The upside of claiming benefits at 62 is clear: You get your money as soon as possible without risking that you'll get less from Social Security in your lifetime if you pass away at a relatively young age. Yet the downside of filing at 62 is pretty severe. You'll reduce your monthly benefit by 30% with an FRA of 67, and that reduction will remain in effect for the rest of your life.

The average senior on Social Security today collects a monthly benefit of $1,519. If we reduce that benefit by 30%, we end up with $1,063. If you file at 62 instead of waiting until 67, you could wind up with $456 less income on a monthly basis, or $5,472 less on a yearly basis. That's a hit you probably can't afford to take, especially if you're nearing your senior years with little money in your 401(k) or IRA.

What would a $456 monthly pay cut mean for your retirement?

Losing out on $456 a month could constitute a major hit to your finances. The result? You might need to downsize your living space, relocate somewhere with a more affordable cost of living, or reduce entertainment expenses.

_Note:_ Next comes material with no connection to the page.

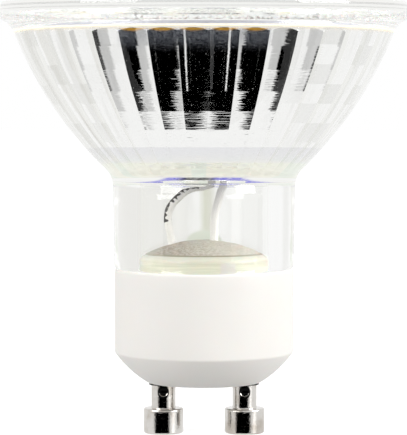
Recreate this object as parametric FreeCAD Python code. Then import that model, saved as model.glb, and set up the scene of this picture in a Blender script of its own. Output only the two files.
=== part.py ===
import FreeCAD, Part
import math
import os

from FreeCAD import Vector

# Spotlight bulb with a twist-lock two-pin base and a pressed glass reflector body.
# Millimetres. The origin is midway between the bottoms of the two pins, +Z runs up
# through the neck to the front cover, and the pins stand side by side along X.

# Contact pins
pin_pitch = 10.0
pin_head_r = 2.45
pin_head_height = 3.1
pin_head_bottom_round = 0.25
pin_head_top_chamfer = 0.2
pin_stem_r = 1.5
pin_reach = 6.4
pin_bore_r = 0.6
pin_bore_tip = 0.36
pin_bore_spare = 1.7
pin_flange_r = 2.1
pin_flange_thickness = 0.5
dimple_r = 0.75
dimple_depth = 0.35
dimple_below_base = 1.25

# Base shell
base_r = 11.0
base_height = 14.0
base_edge_past_pin = 0.55
base_chamfer_height = 3.7
base_chamfer_bulge = 0.28
base_floor_thickness = 1.5
base_wall_below_board = 1.8
base_wall_at_mouth = 0.9
base_rim_round = 0.3
boss_height = 1.1
boss_wall = 1.3
boss_root = 0.5
pin_hole_clearance = 0.05
pin_hole_relief = 0.4
pin_hole_relief_depth = 0.3

# Driver board and its parts
board_seat_depth = 5.4
driver_board_thickness = 1.0
board_edge_clearance = 0.15
hole_clearance = 0.08
leg_stick_out = 0.7
joint_r = 0.9
joint_tip_r = 0.5
joint_height = 0.6
joint_clearance = 0.03
film_cap_size = (9.0, 3.6, 4.8)
film_cap_wall_gap = 0.9
film_cap_leg_pitch = 7.5
film_cap_leg_r = 0.3
film_cap_round = 0.5
part_to_board_gap = 0.4
can_r = 2.4
can_length = 7.6
can_wall_gap = 0.95
can_axis_below_board = 3.0
can_round = 0.4
can_groove_r = 0.2
can_groove_from_end = 1.1
can_leg_r = 0.25
can_leg_pitch = 2.0
can_leg_reach = 1.4
can_leg_bend_r = 0.6
bridge_size = (4.6, 3.8, 2.3)
bridge_chamfer = 0.3
bridge_leg_width = 0.6
bridge_leg_thickness = 0.25
bridge_leg_reach = 0.55
bridge_leg_pitch = 2.5
chip_size = (1.25, 2.0, 0.5)
chip_cap_length = 0.35
chip_waist = 0.05
input_wire_r = 0.35
input_wire_insertion = 3.4
input_board_offset = 1.0
resistor_body_r = 1.1
resistor_body_length = 3.6
resistor_end_round = 0.4

# Glass body: rim, bowl and neck in one pressing
rim_r = 25.0
rim_height = 1.5
rim_edge_round = 0.45
rim_overhang = 1.65
lip_height = 1.9
lip_hollow_share = 0.45
lip_bulge = 0.28
bowl_height = 17.8
bowl_arc_r = 47.0
neck_overhang = 0.05
neck_taper = 0.2
neck_height = 11.4
neck_fillet_r = 3.0
spigot_gap = 0.6
spigot_wall = 1.5
spigot_length = 3.4
web_thickness = 1.1
web_below_corner = 0.3
web_hole_r = 3.4

# Faceted inside of the bowl
bowl_wall = 1.5
flute_count = 39
band_count = 8
band_shrink = 0.93
flute_turn_deg = 7.2
flute_phase_deg = 1.4
throat_height = 0.45
core_above_seat = 0.3

# Front stack: board, LEDs, sealant and cover
led_board_above_bowl = 0.7
led_board_ledge = 1.1
led_board_clearance = 0.15
led_board_thickness = 0.8
rim_wall = 1.45
cover_sink = 0.05
cover_clearance = 0.15
cover_thickness = 0.95
cover_chamfer = 0.15
sealant_thickness = 0.3
sealant_inset = 0.15
led_size = (3.5, 2.8, 0.7)
led_cup_size = (2.7, 2.1)
led_cup_depth = 0.35
led_cup_round = 0.5
led_mark_chamfer = 0.45
led_phosphor_sink = 0.05
led_ring_count = 3
led_first_ring = 6
led_ring_inner_r = 6.4
led_ring_margin = 3.9
ballast_size = (1.25, 2.0, 0.45)
ballast_count = 4
ballast_phase_deg = 30.0
ballast_cap_length = 0.35
dab_count = 6
dab_r = 0.9
dab_sink = 0.36
dab_board_lap = 0.54
dab_phase_deg = 10.0
front_joint_r = 1.0
front_joint_tip_r = 0.65
front_joint_height = 0.45

# Neck: cement, potting and the two leads
cement_clearance = 0.06
cement_end_gap = 0.2
potting_clearance = 0.05
potting_above_base = 1.55
potting_dome_height = 2.05
potting_flange_gap = 0.1
lead_r = 0.5
lead_hole_clearance = 0.06
lead_board_x = 1.8
lead_end_above_board = 0.35
lead_web_gap = 0.4

# Levels up the axis
base_bottom_z = pin_reach
base_chamfer_top_z = base_bottom_z + base_chamfer_height
base_rim_z = base_bottom_z + base_height
base_floor_z = base_bottom_z + base_floor_thickness
boss_top_z = base_floor_z + boss_height
pin_top_z = boss_top_z + pin_flange_thickness
pin_bore_floor_z = pin_top_z - input_wire_insertion - pin_bore_spare
dimple_z = base_bottom_z - dimple_below_base
board_seat_z = base_rim_z - board_seat_depth
driver_top_z = board_seat_z + driver_board_thickness
leg_top_z = driver_top_z + leg_stick_out
part_top_z = board_seat_z - part_to_board_gap
can_z = board_seat_z - can_axis_below_board
spigot_bottom_z = base_rim_z - spigot_length
potting_edge_z = base_rim_z + potting_above_base
potting_top_z = potting_edge_z + potting_dome_height
neck_corner_z = base_rim_z + neck_height
web_underside_z = neck_corner_z - web_below_corner
bowl_floor_z = web_underside_z + web_thickness
bowl_top_z = neck_corner_z + bowl_height
rim_bottom_z = bowl_top_z + lip_height
rim_top_z = rim_bottom_z + rim_height
led_board_seat_z = bowl_top_z + led_board_above_bowl
led_board_top_z = led_board_seat_z + led_board_thickness
arch_top_z = led_board_seat_z - throat_height
band_top_z = led_board_seat_z + core_above_seat
cover_bottom_z = rim_top_z - cover_sink - cover_thickness
sealant_bottom_z = cover_bottom_z - sealant_thickness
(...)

If a $456 pay cut would devastate you at present, it will really hurt you during retirement. Don't let that happen. Instead, wait until at least FRA to sign up for Social Security, unless there's a truly compelling reason to claim benefits sooner (for example, if you've lost your job and really can't swing your bills without taking benefits).

An even better bet may be to delay your benefits past FRA. For each year you wait, you'll boost your reward by 8%. Instead of suffering a pay cut, you'll instead orchestrate your very own pay raise when you need it most.